10 Mistakes the First-Time Homebuyer Should Never Make
17 Feb 12
10 Mistakes the First-Time Homebuyer Should Never Make
Considering buying your first home? It’s a very exciting time with lots to consider, it can be also be a bit stressful. Ultimately you want to end up with a home you love at a price that makes sense. It sounds simple, but there are mistakes many first-time buyers make that prevent them from achieving their goal. Here are a few tips to help start you off right and keep you on track as you search for you perfect place.
1. Know How Much You Can Afford
Consider you overall budget and if you don’t have one yet make a list of your monthly expenses. Include everything except your rent – things such as groceries, car loan, student loan and health club dues. Don’t forget major expenses such as insurance premiums or annual vacations that come only once a year. Subtract this total form your take-home pay and you have the amount you can afford to spend on your new home each month.
2. Meet With a Mortgage Lender
Though you may have a good idea for what you can afford to carry as a mortgage, you should check with a mortgage provider to establish exactly what you qualify for. There are a number of factors that will affect your ability to get the mortgage you want. Poor credit rating or an income that changes from year to year may affect not only the amount but the interest rate the banks will charge. There is no point searching for a home only to discover the bank won’t lend you what you need to get it.
3. Not Considering All Those Additional Expenses
There are many additional expenses monthly once you become a home owner. When considering your budget and what you can afford, make sure to factor these expenses in.
The property taxes, monthly heat and hydro, home insurance as well as possible larger expensive items that might need replacement (like a new roof or furnace repair).

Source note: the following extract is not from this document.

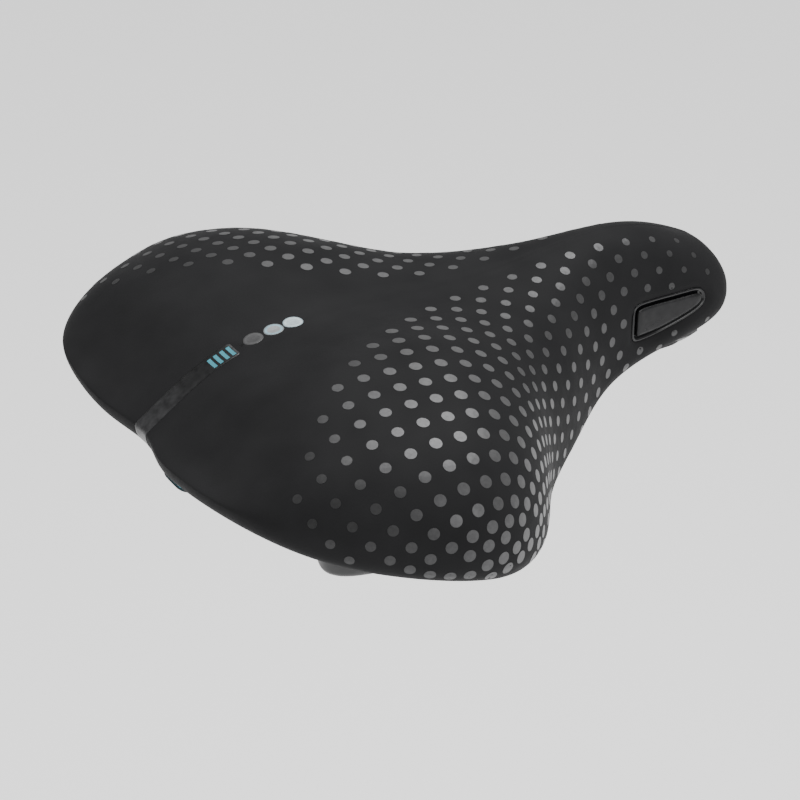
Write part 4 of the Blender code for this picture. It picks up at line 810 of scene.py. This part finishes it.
for word, side in (("left", -1.0), ("right", 1.0)):
    boot_low, boot_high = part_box("bumper_boot_" + word)
    centre = ((boot_low.x + boot_high.x) / 2.0, (boot_low.y + boot_high.y) / 2.0)
    bottom, top = boot_low.z, boot_high.z
    turn = boot_turn * side
    profile = [(boot_wall, top - boot_wall), (boot_wall, bottom + 1.2 * MM),
               (boot_wall - 0.5 * MM, bottom + 0.4 * MM)]
    for k in range(7):
        a = math.pi / 2.0 * k / 6
        inset = boot_foot * (1.0 - math.sin(a)) + 0.1 * MM
        profile.append((inset, bottom + boot_foot * (1.0 - math.cos(a))))
    profile += [(0.0, bottom + boot_foot + 3.0 * MM), (0.0, bottom + 12.0 * MM), (0.0, top - 6.0 * MM),
                (0.0, top)]
    arch_top = bottom + boot_arch_height
    loops = []
    for inset, z in profile:
        loop = rounded_loop(boot_half[0] - inset, boot_half[1] - inset, z, 2.6, turn, centre)
        raised = []
        for x, y, height in loop:
            near = 0.0
            if (centre[0] - x) * side > 0.0:
                near = np.clip((boot_arch_half - abs(y - centre[1])) / boot_arch_blend, 0.0, 1.0)
            near = near * near * (3.0 - 2.0 * near)
            floor = bottom + (arch_top - bottom) * near
            squeezed = floor + (height - bottom) * (top - floor) / (top - bottom)
            raised.append((x, y, float(squeezed)))
        loops.append(raised)
    boot = skin("rubber_boot_" + word, loops, close_ends=True)
    boot.data.materials.append(rubber)
    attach(boot, "seat")
    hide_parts("bumper_boot_" + word)
    low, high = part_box("elastomer_" + word)
    inset = boot_wall + block_gap
    loops = []
    for grow, z in block_profile:
        level = low.z + z * MM * (high.z - low.z) / (block_height * MM)
        loops.append(rounded_loop(boot_half[0] - inset - grow * MM, boot_half[1] - inset - grow * MM, level,
                                  2.6, turn, centre))
    block = skin("spring_block_" + word, loops, close_ends=True)
    block.data.materials.append(spring)
    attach(block, "rail_frame")
    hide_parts("elastomer_" + word)
    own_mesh(block)

# ---- Centre spring --------------------------------------------------------------------------------
# A block of the same cyan elastomer, moulded onto a thin black foot bolted to the raised middle of the
# bridge, with a thicker pad under the nut. The shell comes down on the block when the rider sits.
foot_low, foot_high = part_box("centre_foot")
foot_rim, nut_pad_rear, nut_pad_inset, foot_edge = 0.6 * MM, -83.2 * MM, 0.3 * MM, 0.25 * MM
centre_profile = ((1.6, 0.0), (0.6, 0.015), (0.1, 0.07), (0.0, 0.14), (0.25, 0.3), (0.45, 0.5), (0.25, 0.72),
                  (0.0, 0.86), (0.15, 0.94), (0.7, 0.985), (1.7, 1.0))
low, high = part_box("elastomer_centre")
low.z = foot_low.z + foot_rim
low.y = foot_low.y
centre = ((low.x + high.x) / 2.0, (low.y + high.y) / 2.0)
half_x, half_y = (high.x - low.x) / 2.0, (high.y - low.y) / 2.0
loops = []
for grow, share in centre_profile:
    z = low.z + (high.z - low.z) * share
    loops.append(rounded_loop(half_x - grow * MM, half_y - grow * MM, z, 4.2, 0.0, centre))
block = skin("spring_block_centre", loops, close_ends=True)
block.data.materials.append(spring)
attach(block, "rail_frame")
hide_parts("elastomer_centre")
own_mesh(block)


def plain_finish(name, low, high, roughness, metallic, grain_scale, grain_depth):
    """A mottled, lightly grained material for a moulded, coated or plated part."""
    made, shader, tree, place = finish_named(name, high, roughness, metallic)
    varied(tree, place, shader, "Base Color", 90.0, low, high)
    smoother, rougher = grey(roughness - 0.06), grey(roughness + 0.06)
    varied(tree, place, shader, "Roughness", 260.0, smoother, rougher)
    speckled(tree, place, grain_scale, 0.25, grain_depth, shader, detail=3.0)
    return made


foot_plate = plain_finish("cup_nylon", (0.015, 0.015, 0.016), (0.024, 0.024, 0.025),
                          0.45, 0.0, 1700.0, 0.08 * MM)
for name, rear, front, bottom, top in (
        ("centre_foot_plate", foot_low.y, foot_high.y, foot_low.z, foot_low.z + foot_rim * 0.98),
        ("centre_nut_pad", nut_pad_rear, foot_high.y - nut_pad_inset, foot_low.z + foot_rim * 0.5,
         foot_high.z)):
    side_inset = 0.0 if rear == foot_low.y else nut_pad_inset
    half_x, half_y = (foot_high.x - foot_low.x) / 2.0 - side_inset, (front - rear) / 2.0
    middle = (0.0, (front + rear) / 2.0)
    round_edge = min(foot_edge, (top - bottom) / 3.0)
    loops = [rounded_loop(half_x - inset, half_y - inset, z, 4.0, 0.0, middle)
             for inset, z in ((round_edge * 3.0, bottom), (round_edge, bottom), (0.0, bottom + round_edge),
                              (0.0, top - round_edge), (round_edge, top), (round_edge * 3.0, top))]
    piece = skin(name, loops, close_ends=True)
    piece.data.materials.append(foot_plate)
    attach(piece, "rail_frame")
    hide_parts("centre_foot")

# ---- Rails ----------------------------------------------------------------------------------------
# One 7 mm round bar of polished steel, bent in a press: two parallel rails that a seat-post clamp grips,
# drawn together into a loop at the nose. Its cut rear ends sit in moulded sockets.
bar_radius = 3.5 * MM
rail_half, rail_straight_half = 22.0 * MM, 38.0 * MM
pivot = (0.0, 101.0 * MM, 27.4 * MM)
nose_spread = 7.0 * MM
rail_corners = [(rail_half + 3.0 * MM, -73.0 * MM, 14.0 * MM),
                (rail_half, -rail_straight_half - 7.0 * MM, 0.0),
                (rail_half, rail_straight_half + 8.5 * MM, 0.0),
                (nose_spread + 1.0 * MM, pivot[1] - 26.0 * MM, pivot[2] - 7.0 * MM),
                (nose_spread, pivot[1] + nose_spread, pivot[2])]
rail_corners += [(-x, y, z) for x, y, z in rail_corners[::-1]]
rail_radii = [0.0, 25.0, 22.0, 20.0, 6.79, 6.79, 20.0, 22.0, 25.0, 0.0]


def bent(corners, radii, steps=20):
    """A run of points along straight legs with their corners rounded."""
    points = [Vector(corners[0])]
    for k in range(1, len(corners) - 1):
        here = Vector(corners[k])
        back = (Vector(corners[k - 1]) - here).normalized()
        ahead = (Vector(corners[k + 1]) - here).normalized()
        half = back.angle(ahead) / 2.0
        reach = radii[k] * MM / math.tan(half)
        middle = here + (back + ahead).normalized() * radii[k] * MM / math.sin(half)
        start, end = here + back * reach - middle, here + ahead * reach - middle
        sweep = start.angle(end)
        for i in range(steps + 1):
            a, b = math.sin((1.0 - i / steps) * sweep), math.sin(i / steps * sweep)
            points.append(middle + (start * a + end * b) / math.sin(sweep))
    points.append(Vector(corners[-1]))
    return points


def wire_tree(name, sides):
    """A geometry tree that sweeps a round section along every line of its seed."""
    tree, source, sink = node_group(name, [("Bar radius", "Float"), ("Finish", "Material")])
    path = add_node(tree, "GeometryNodeMeshToCurve", {"Mesh": source.outputs["Geometry"]})
    section = add_node(tree, "GeometryNodeCurvePrimitiveCircle",
                       {"Resolution": sides, "Radius": source.outputs["Bar radius"]})
    sweep = add_node(tree, "GeometryNodeCurveToMesh",
                     {"Curve": path.outputs["Curve"], "Profile Curve": section.outputs["Curve"],
                      "Fill Caps": True})
    real = add_node(tree, "GeometryNodeRealizeInstances", {"Geometry": sweep.outputs["Mesh"]})
    painted = add_node(tree, "GeometryNodeSetMaterial",
                       {"Geometry": real.outputs["Geometry"], "Material": source.outputs["Finish"]})
    tree.links.new(painted.outputs["Geometry"], sink.inputs["Geometry"])
    return tree


def line_seed(name, runs):
    """A mesh of plain lines, one for each run of points."""
    points, edges = [], []
    for run in runs:
        first = len(points)
        points += [tuple(p) for p in run]
        edges += [(first + k, first + k + 1) for k in range(len(run) - 1)]
    seed = bpy.data.meshes.new(name)
    seed.from_pydata(points, edges, [])
    return seed


def closed_up(made):
    """Welds a swept bar's caps to its sides and turns its faces outwards."""
    form = bmesh.new()
    form.from_mesh(made.data)
    bmesh.ops.remove_doubles(form, verts=form.verts, dist=2e-6)
    bmesh.ops.recalc_face_normals(form, faces=form.faces)
    form.to_mesh(made.data)
    form.free()
    made.data.shade_smooth()
    return made


steel, shader, tree, place = finish_named("polished_steel", (0.62, 0.62, 0.63), 0.22, 1.0)
varied(tree, place, shader, "Roughness", 500.0, grey(0.18), grey(0.30))
rail_line = line_seed("rail_line", [bent(rail_corners, rail_radii)])
rail = closed_up(grown("steel_rail", rail_line, wire_tree("sweep_bar", 32),
                       {"Bar radius": bar_radius, "Finish": steel}))
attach(rail, "rail_frame")
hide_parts("rail_wire")

# ---- Hem staples ----------------------------------------------------------------------------------
# Fine wire staples hold the folded hem to the shell, six on each side. A staple gun shoots each one up
# through the hide into the shell's edge, so that only its flat crown shows.
staple_half, staple_leg, staple_wire, staple_bend = 4.0 * MM, 2.2 * MM, 0.4 * MM, 0.5 * MM
runs = []
for word in ("left", "right"):
    for number in range(1, 7):
        low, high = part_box("hem_staple_" + word + "_" + str(number))
        middle = (low + high) / 2.0
        k = int(np.argmin(np.linalg.norm(hem_ring - np.array(middle), axis=1)))
        along = Vector(hem_ring[(k + 3) % len(hem_ring)] - hem_ring[k - 3]).normalized()
        a, b = middle - along * (staple_half - staple_wire), middle + along * (staple_half - staple_wire)
        up = Vector((0.0, 0.0, staple_leg))
        bend = along * staple_bend
        runs.append([a + up, a + up * 0.2, a + bend, b - bend, b + up * 0.2, b + up])
staples = closed_up(grown("hem_staples", line_seed("staple_lines", runs), wire_tree("sweep_staples", 10),
                          {"Bar radius": staple_wire, "Finish": steel}))
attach(staples, "seat")
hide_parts(*["hem_staple_" + word + "_" + str(n) for word in ("left", "right")
                       for n in range(1, 7)])

# ---- Shell, bridge and small parts ----------------------------------------------------------------
# The shell and the nose clip are glass-filled nylon, the bridge is pressed steel with a black coat, the
# cups and sockets are nylon, and the fastenings are zinc plated. Each keeps its packed form.
shell_plastic = plain_finish("shell_nylon", (0.014, 0.014, 0.015), (0.022, 0.022, 0.023),
                             0.5, 0.0, 1400.0, 0.1 * MM)
clip_plastic = plain_finish("clip_nylon", (0.018, 0.018, 0.019), (0.028, 0.028, 0.029),
                            0.42, 0.0, 1700.0, 0.08 * MM)
black_coat = plain_finish("black_coat", (0.012, 0.012, 0.013), (0.02, 0.02, 0.021),
                          0.32, 0.2, 900.0, 0.12 * MM)
bush_rubber = plain_finish("bush_rubber", grey(0.02), grey(0.03), 0.7, 0.0, 2000.0, 0.08 * MM)
zinc = plain_finish("zinc_plate", (0.48, 0.49, 0.52), (0.62, 0.63, 0.65), 0.3, 1.0, 2200.0, 0.03 * MM)
kept = ((shell_plastic, ("base_shell",)), (clip_plastic, ("nose_bracket", "nose_clip")),
        (foot_plate, ("bumper_cup_left", "bumper_cup_right", "rail_socket_left", "rail_socket_right")),
        (black_coat, ("rear_bridge",)), (bush_rubber, ("nose_bush",)),
        (zinc, ("centre_bolt", "centre_nut", "cup_bolt_left", "cup_bolt_right", "cup_nut_left",
                "cup_nut_right", "nose_screw_front", "nose_screw_rear", "socket_screw_left",
                "socket_screw_right")))
for paint, names in kept:
    for name in names:
        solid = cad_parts[name]
        solid.data.materials.clear()
        solid.data.materials.append(paint)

If you purchase a condo there are monthly maintained fees to consider. They should be stated on the listing, but most condo owners are also responsible for property taxes and hydro. Some condo units also have in unit heating/ cooling systems that require that the owner pay for those cost as well. Make sure you understand what is included in your maintained fees and what is not. Your agent can help you make sense of it all.
4. Expecting too Much
Make a wish list of everything you want in your new home – but be prepared to be flexible. That perfect house may not be out there at the price you can afford. You may be looking for a lot longer than you plan and in most markets, the homes in your price range will go up in price from one season to the next – taking then into another price range altogether. Prioritize around the features you want to have, like a garden or that parking space, but realize that some features may not be important enough to give up your the dream of home ownership.
5. Lacking Imagination
Many buyers, not just first-time buyers, get turned off by a home’s décor or outdated bathrooms. If the other features are there – live with the less than perfect if it means that you can get your place at a price you can afford. Remember that with a little imagination and work, much can be done to a home. Renovating your home over time will help you increase the value of your home. You will be doing the renovations to suit you and at a pace your budget can afford and in the long run it will cost you a lot less too.
6. Falling Head Over Heals
Don’t let home staging or clever marketing play on your emotions and entice you into paying more than a home is worth. This happens very often in the hot spring market with bidding wars common in many urban markets. Discuss your budget limit for your new home with your agent and stick to it. It’s better to find a house that you can add value to than to pay $50,000 more for a home than it should sell for simply because the owner has spent $1,800 on home staging.
7. Compromising On The Important Things
Don’t buy a home with a tiny kitchen if you and your partner are gourmet cooks. You will have to be flexible on some of the wish list items for your home, but don’t compromise on things that you simply can’t do without. You’ll be making plenty of sacrifices to afford your home, it’s important to feel happy.
8. Not Hiring an Agent or Using the Seller’s Agent
The home buying is a complex process and perhaps the most expensive investment you will make. Be sure the person guiding you through the process has your best interests at heart – an agent that has a buyer’s agency agreement in place with you has a professional and ethical duty to act for you in every stage of the transaction. It won’t cost you more to use your own agent, but it may cost you a lot more if you don’t.
9. Not Inspecting The Property
There are very few circumstances where foregoing a home inspection are a good idea. If you are an architect, civil engineer or builder perhaps you can recognize all of the potential issues with a house. Even if an inspection has been ordered on the home by the seller, don’t trust that report. There is a chance that the inspector has prepared the report to favour the seller, understating the home’s problems. Your own inspector will give you a full report on the home’s condition and outline the costs and time table for repairs needed. This information will help you make an informed decision based on your budget.
10. Not Considering Your Future
Are you buying a home next to a vacant lot? You should look into the future plans for the neighbourhood. Better to be informed than unpleasantly surprised.
Other things to consider might be future street or highway changes, zoning changes in the area, and the trend in housing prices in the neighbourhood. Your agent will be able to help you do the necessary research to ensure your investment is well protected and your enjoyment of your property is secure.